The key differences between a working capital loan and a business loan are discussed below:
Loan Objective
- Working Capital Loan: Primarily used to meet short-term cash flow gaps and day-to-day operational expenses.
- Business Loan: Can be used for multiple business purposes, including expansion, capital expenditure, business acquisition, and other short-term or long-term requirements.
Repayment Period
- Working Capital Loan: Generally a short-term loan, usually with a tenure of up to 12 months.
- Business Loan: Can be both short-term and long-term, with repayment tenure extending up to 5 years or more depending on the lender.
Loan Amount
- Working Capital Loan: Usually offered in smaller amounts based on operational funding requirements.
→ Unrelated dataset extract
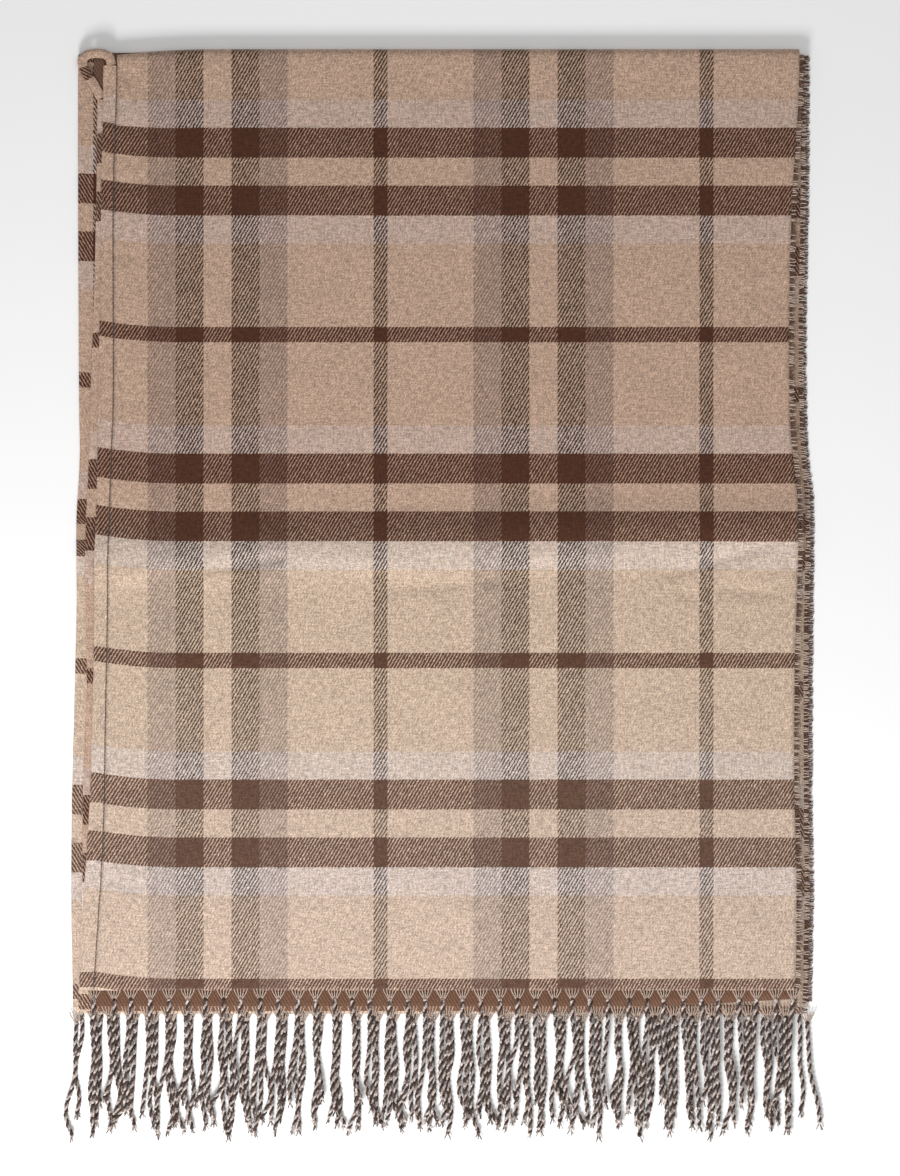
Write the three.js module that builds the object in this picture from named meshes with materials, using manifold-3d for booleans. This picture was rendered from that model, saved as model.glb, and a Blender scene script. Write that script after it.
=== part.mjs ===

- Business Loan: Loan amount varies according to business requirements and can go up to Rs. 1 crore or more.
Interest Rates
- Working Capital Loan: Interest rates generally start from around 13% p.a.
- Business Loan: Interest rates for unsecured business loans generally start from around 13% p.a., while secured business loans may attract lower rates.
Collateral Requirement
- Working Capital Loan: Can be offered as either secured or unsecured financing.
- Business Loan: Available in both secured and unsecured forms, depending on the lender and loan type.
Approval Process
- Working Capital Loan: Generally involves a faster approval and disbursal process.
- Business Loan: May take longer to process, especially in the case of secured loans requiring collateral evaluation.
When Should You Choose a Working Capital Loan?
Businesses may consider a working capital loan under the following circumstances:
- When facing temporary cash flow shortages
- When immediate access to funds is required
- To capitalise on seasonal business opportunities and demand spikes
- To manage expenses during off-season or lean periods
When Should You Choose a Business Loan?
Business loans cater to a wide range of financing needs. Businesses should first identify their funding requirement and then select the most suitable loan product. Some examples are listed below:
- Working Capital Loan: For managing day-to-day operational expenses.
- Term Loan: For meeting short-term and long-term business requirements with repayment over a fixed tenure.
- Bill/Invoice Discounting: For raising funds against unpaid invoices.
- Overdraft Facility: Allows businesses to withdraw funds beyond their account balance up to a pre-approved limit, with interest charged only on the utilised amount.
- Equipment Finance or Machinery Loan: Specifically designed for purchasing machinery or equipment.
- MSME Loan: Designed specifically for Micro, Small and Medium Enterprises (MSMEs).
- Startup Loan: Tailored financing solutions for startups and new businesses.
- Loans under Government Schemes: Affordable financing options offered under various government initiatives for businesses.
Why Choosing the Right Loan Matters
The choice between a working capital loan and a business loan should depend on your business requirements, repayment capacity, and overall financial health. Selecting the right loan product can help businesses meet their objectives efficiently without creating unnecessary financial pressure.
Understand with the Help of Examples
The following examples illustrate which financing option may be suitable in different situations:
Scenario 1
A boutique store owner wants to increase inventory to meet the higher demand during the festive season.
Recommended Loan: Working Capital Loan
Why? A working capital loan can help the business owner purchase additional inventory and manage short-term operational expenses. Since it is a short-term financing option, the borrower can repay the loan quickly after the festive sales season ends.
Scenario 2
A manufacturing company plans to purchase new machinery to increase production capacity.
Recommended Loan: Machinery Loan (a type of Business Loan)
Why? Machinery loans are specifically designed for purchasing equipment and industrial machinery. Their loan amount, tenure, and repayment structure are aligned with such capital expenditure requirements, making them more suitable than general-purpose financing options.